Virat Kohli was crazily excited like ever. His wife Ritika Sajdeh, a cross between relieved and nervous. But when the camera panned on Rohit, he was not over the moon, rather steely determined with a bigger pursuit. Not too bothered about hundred or as much as he's when people write against him. He was eyeing a big one. That's a hallmark of his game, when he gets a hundred, he makes it a big one. In the process of reaching the three-figure mark, he became the opener with most Test centuries since the time he started opening for India in 2019. He also became the batsman with most (19) international hundreds since 2018.

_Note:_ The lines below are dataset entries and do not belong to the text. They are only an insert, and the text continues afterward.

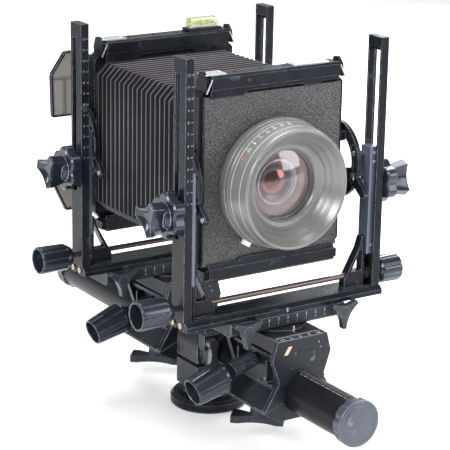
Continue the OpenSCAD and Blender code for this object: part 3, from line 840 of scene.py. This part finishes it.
def disc_cup(at: Sequence[float], axis: Sequence[float], r: float, h: float) -> tuple[Points, Points]:
    """A thin dark ring and floor laid on the surface: painted shade that reads as a drilled hole."""
    points, faces = lathe([(0, 0), (r, 0), (r, h), (r * 0.8, h), (r * 0.8, h * 0.3), (0, h * 0.3)], 24)
    return aim(points, axis, at), faces


# ---- bellows ----


@dataclass
class Bellows:
    """Square pleated bellows with cut corners, in ten lengths, one for each joint between two bodies.

    Attributes:
        half_w: Half the width over the crests.
        half_h: Half the height over the crests.
        corner: Cut of the corners.
        depth: Depth of a fold.
        folds: Number of folds.
        wall: Thickness of the cloth.
        rows: Grid rows in a fold.
        lengths: Length at each joint as a share of half the bellows, from the frame to the middle.
    """

    half_w: float = 75
    half_h: float = 70.5
    corner: float = 10
    depth: float = 7
    folds: int = 21
    wall: float = 0.7
    rows: int = 8
    lengths: tuple[float, ...] = (24, 13, 10, 24, 10.95)

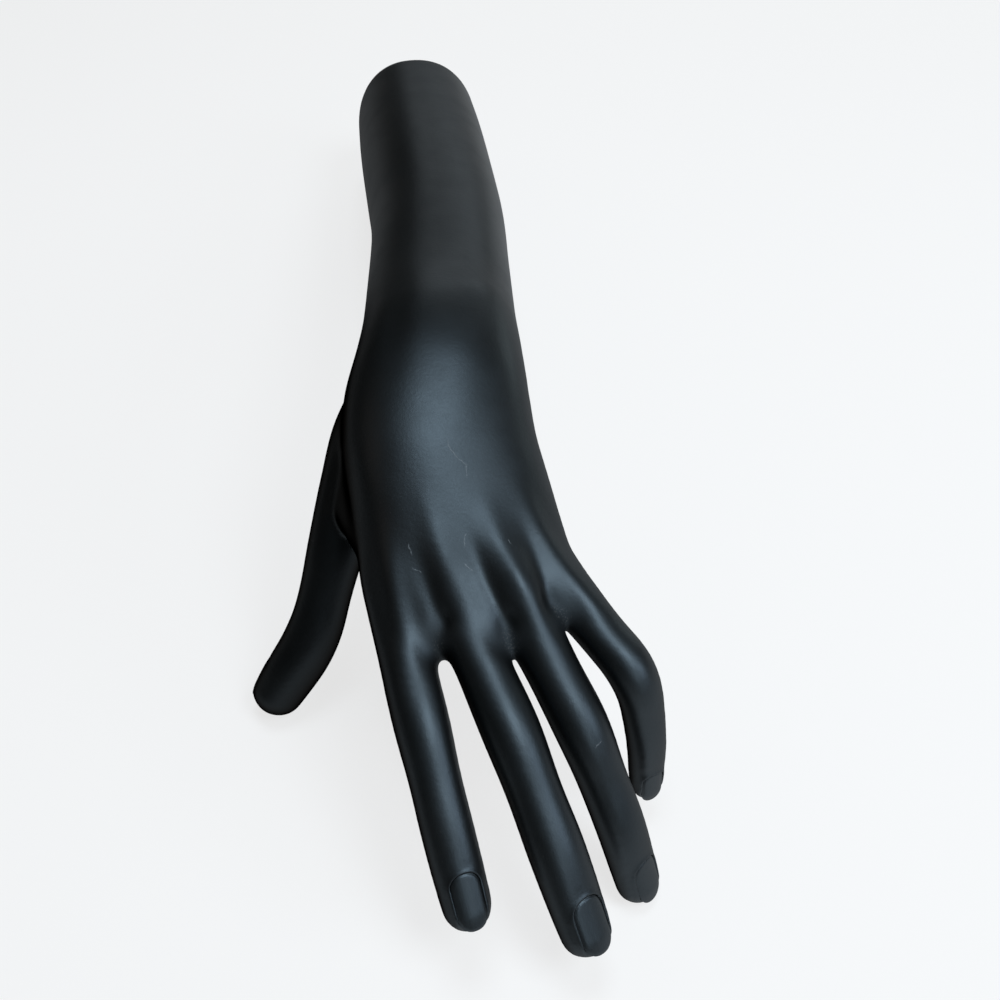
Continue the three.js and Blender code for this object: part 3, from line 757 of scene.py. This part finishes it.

Rohit kept on piling runs as his partnership grew bigger with Ajinkya Rahane taking the game further away from England after early inroads. He kept on making run-scoring easy, when it clearly wasn’t. He got out on 161 but not before putting India in a commanding position. The value of his runs magnified when during the fag end of play, someone like Joe Root was spitting venom off the surface. To think of what he did - make 161 off 231, on a turner - it was arguably Rohit's best Test knock yet, given the context and what all he had to go through since IPL. 

To be a successful sportsman, the art of living in a bubble is paramount. The ability to filter out noise from intense criticism. To have faith in your game when the whole world is against you. Today, the Mumbaikar embodied the same spirit that helped him turn into the Hitman of Indian cricket from the most trolled player. From one intensely disliked to having one of the biggest fan bases. Rohit's approach of 'my way or highway' can polarize opinions but not his performances as long as they keep coming, like the epic today.